Parted Badly: You had a falling out and parted on bad terms, but you now wish you could patch things up. This one's a little trickier, but if you are willing to absolve your friend of any blame for what happened, fall on your sword and accept any lingering blame on yourself, and leave the past behind, your chances of success are good. Write a snail-mail letter first, to let any awkwardness be private: "Dear Siobhan: I can't tell you how many times I've thought of you over the years. I've gone over our last argument a million times in my mind, and I am so sorry for everything that went wrong. I've never been able to leave you behind, even though we parted so badly, and I've regretted it every single time I've thought about it. You meant so much to me, and were such an important, wonderful friend, I wonder if there isn't some way to let bygones be bygones?
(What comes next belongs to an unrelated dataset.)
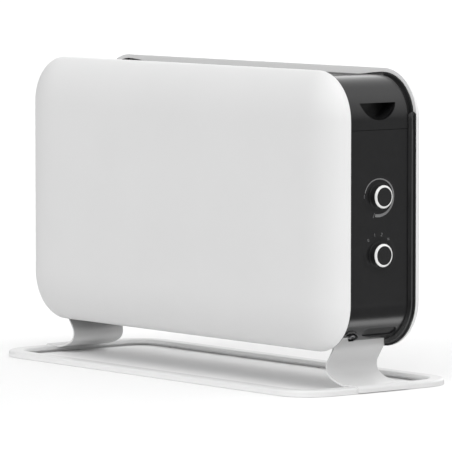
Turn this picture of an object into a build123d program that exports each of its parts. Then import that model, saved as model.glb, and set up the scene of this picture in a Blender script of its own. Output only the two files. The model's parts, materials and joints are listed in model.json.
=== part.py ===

I miss you, I love you, and I want you back - please call me or email me at 555-555-5555 / yobud@yahoo.com. I hope you can forgive and forget - I have, and all I care about is seeing you again. Love, XYZ."
Call him or her. Give your letter or email at least a week after delivery to marinate, especially if your parting was not good. If you've heard nothing by 10 days later, try phoning. In the case of a bad last goodbye, you probably will do best to call at a time your friend is not going to be home. You can then leave a jovial, brief voice message, which will hopefully convince your friend that you are serious about making contact again, and prompt him or her to call you. Suggestion: "Hey, this is Harriet Scott, and I'm looking for Siobhan. Vahn - it's me, Harry! I hope I got the right number - if not, please have someone call me at 555-555-5555. If I don't hear back that this is a wrong number, I'll probably just keep on bugging someone, so please do let me know if I have NOT reached Siobhan. But if I have... Siobhan, I miss you, please call me! Kay, bye. 555-555-5555! Call!" It's kind of funny, it identifies you, and the party you're trying to reach, leaves your number at the beginning, and at the end. This is important - if they miss it both times, they can play your message back, knowing your number is right at the front and they won't have to re-listen to your entire rambling. Of course, if you later get a message saying that you have not reached the right party, you have to start from scratch to find your friend again.
Allow time for your friend to believe in your friendship again. After a long absence, it is hard for people to reattach because they've felt the pain of loss before. Sometimes, it takes a lot of effort on your part, and you may feel like you are the one working to restore your relationship all alone. That is the peril you face. Your friend may have a hard time trusting in your friendship - what if s/he resumes the relationship, only to see you check out again? Allow your friend time to believe in your steadfast love for him or her.
Connect often in the early part of the re-connect. Once you've made that first contact, hopefully things will get easier. Some friendships resume easily, as if there was never a break. Some take work, and you may sense that your friend is guarded when you speak, not telling you everything. That's okay. Especially if this is the case (a guarded friend), connect often. Call once a week - find out what's a good time when he or she can chat for a little while. If s/he has 10 minutes, chat for 10 minutes. If s/he has an hour, chat for an hour. Make time to re-establish the confidence you once had in each other.
Make contact regularly. Get into a rhythm you can both trust as the weeks and months go on. Email just to say you were thinking of him or her, with some little joke or something. Call every month, at least. Get together if you live nearby. Friend him or her on your favorite social networking site (MySpace, Facebook, etc.), and post recent pictures. Sharing your lives regularly will keep your friendship vital once you've found one another again.
Never hesitate to bring up and face problems you once had - but do not argue about those problems.
Never hesitate to let problems from the past remain in the past. Once you've acknowledged them and talked about them a little, let them go.
Go to a movie, go to coffee, go to an appointment together - whatever time your friend can make to spend with you, do it, no matter how awkward you may feel about it at first.
Act like everything is normal, fine, and wonderful. Soon, just going through the motions of feeling relaxed with your friend will help you really and truly feel relaxed and easy together again. It will take some time depending on the case.